Seven open-jaw travel options for Asian adventures
There are a host of trips, long and short, you can make between Asian destinations now that flying to one place and returning from another has become so much easier and cheaper
When is a return ticket not a return ticket? When it’s an open jaw.
There was a time when one-way airfares cost as much as a round trip. Booking flights by the sector wasn’t worth considering, except by cruise passengers who finished up at ports far from where they had embarked. Times have changed, however, and open-jaw travel – airline industry speak for flying to one destination and returning from another – has become inexpensive and easy to arrange. You don’t even need to stick with the same carrier.

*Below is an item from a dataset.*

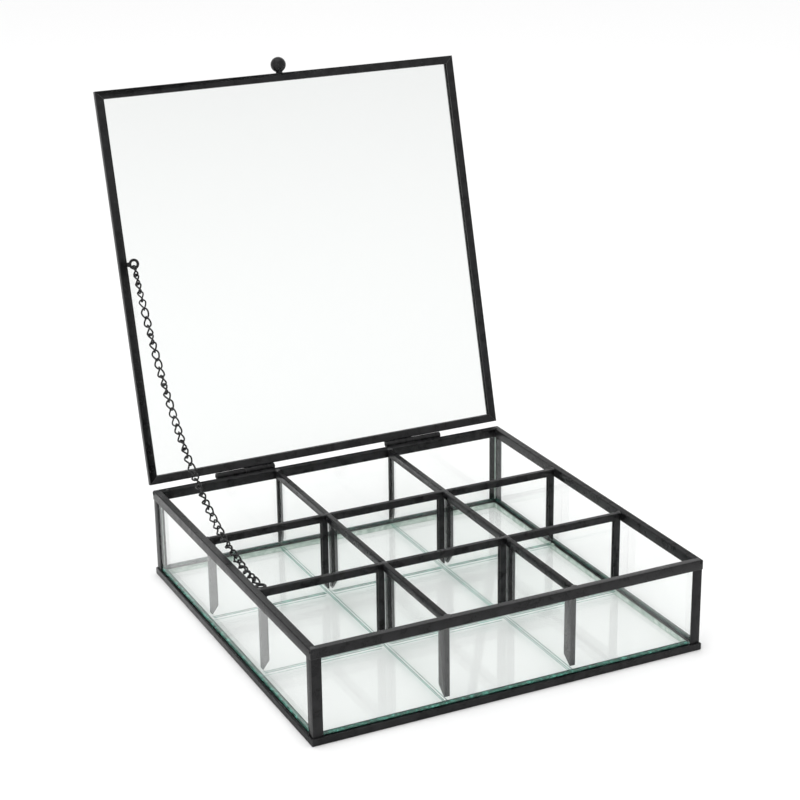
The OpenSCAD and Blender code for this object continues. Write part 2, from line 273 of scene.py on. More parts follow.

You could fly from Hong Kong to London and return from Paris, linking the two cities with a ride aboard the high-speed Eurostar railway. Or fly to Los Angeles, hire a car, drive up the California coastal highway and fly back from San Francisco. Closer to home, Taipei and Kaohsiung pair up nicely, or make a beeline for Bali and return from Surabaya, on the neighbouring Indonesian island of Java. Combining the South Korean capital, Seoul, with Pyongyang, in North Korea, might be harder to coordinate.
1. Phuket to Penang
From Phuket there are numerous island-hopping possibilities to Penang. Pause at Phi Phi Island or keep going until you reach the pristine bays and rainforest-cloaked interior of Koh Lanta. Sand between your toes and the stresses of Hong Kong already a memory, navigate south through the gorgeous Andaman Islands of Koh Muk and Koh Libong to the talcum-powder beaches of Koh Lipe. When you’re ready to move on, take one of the frequent high-season ferries that shuttle across to the Malaysian archipelago of Langkawi. That leaves one more short journey by sea to Penang, from where there are plenty of flights back to Hong Kong. Or phone in sick and do the whole trip in reverse.